Yeah, he is an idiot who just doesn't parent. During summer vacation, he couldn't afford to pay for summer camp for her, so he is going to keep her at his house on his weeks - with himself, the GF and the GF's daughter. I guarantee after a week of her being home with that (and not going to school) we will have to completely retrain her.

I told DW that she needs to completely end the convo with GF now or invite more problems. Only communicate with BioDad. I don't mind if they text (he's an idiot who can't figure out email).

Rhinodad's picture

Agreed, BioDad now has someone else to do all the work for him. I think DW realizes now that she is only going to deal with him if something needs to be addressed.

I guess the mother sleeps on the couch in the living room, but the two girls share a room. I think the living situation is awful, but I can't do anything about it. It's up to DW to fight for SD7.

Disneyfan's picture

Since the girlfriend was communicating through texts, I bet she has talked dad into going for full custody and is using the texts to document mom's"poor parenting".

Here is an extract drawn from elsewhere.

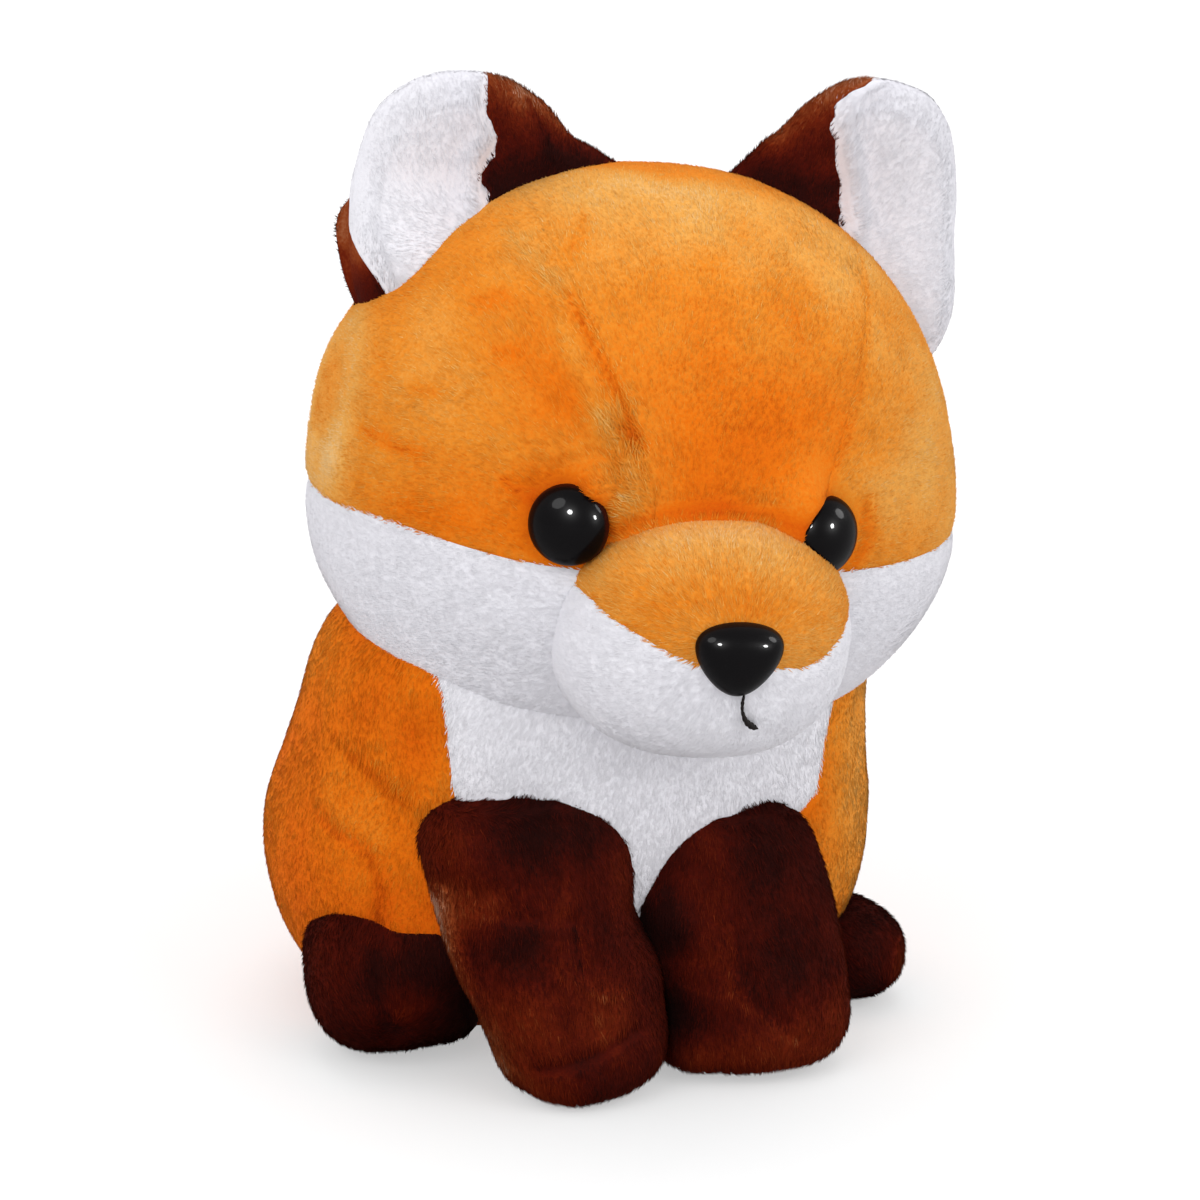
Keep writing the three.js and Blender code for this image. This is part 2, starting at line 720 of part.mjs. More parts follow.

It might be a good idea to have your wife read the blogs here for a bit. That will give her an idea of what she may be up against when dealing with an over stepping SM. Not saying all SMs overstep, but there are some here who do.

Rhinodad's picture

I would not be surprised if that was the case since she has been so meddlesome, and the stated intention to move 20 miles away for GF's daughter's school. I honestly doubt that would happen though, because we have numerous instances of BioDad's terrible parenting... not to mention our home is much more conducive to children. (Being in the legal field I have a hard time believing a judge would ever pick BioDad's situation over ours - it would likely remain status quo).

I do not want my wife on this site, honestly. This is where I come to vent - sometimes about DW.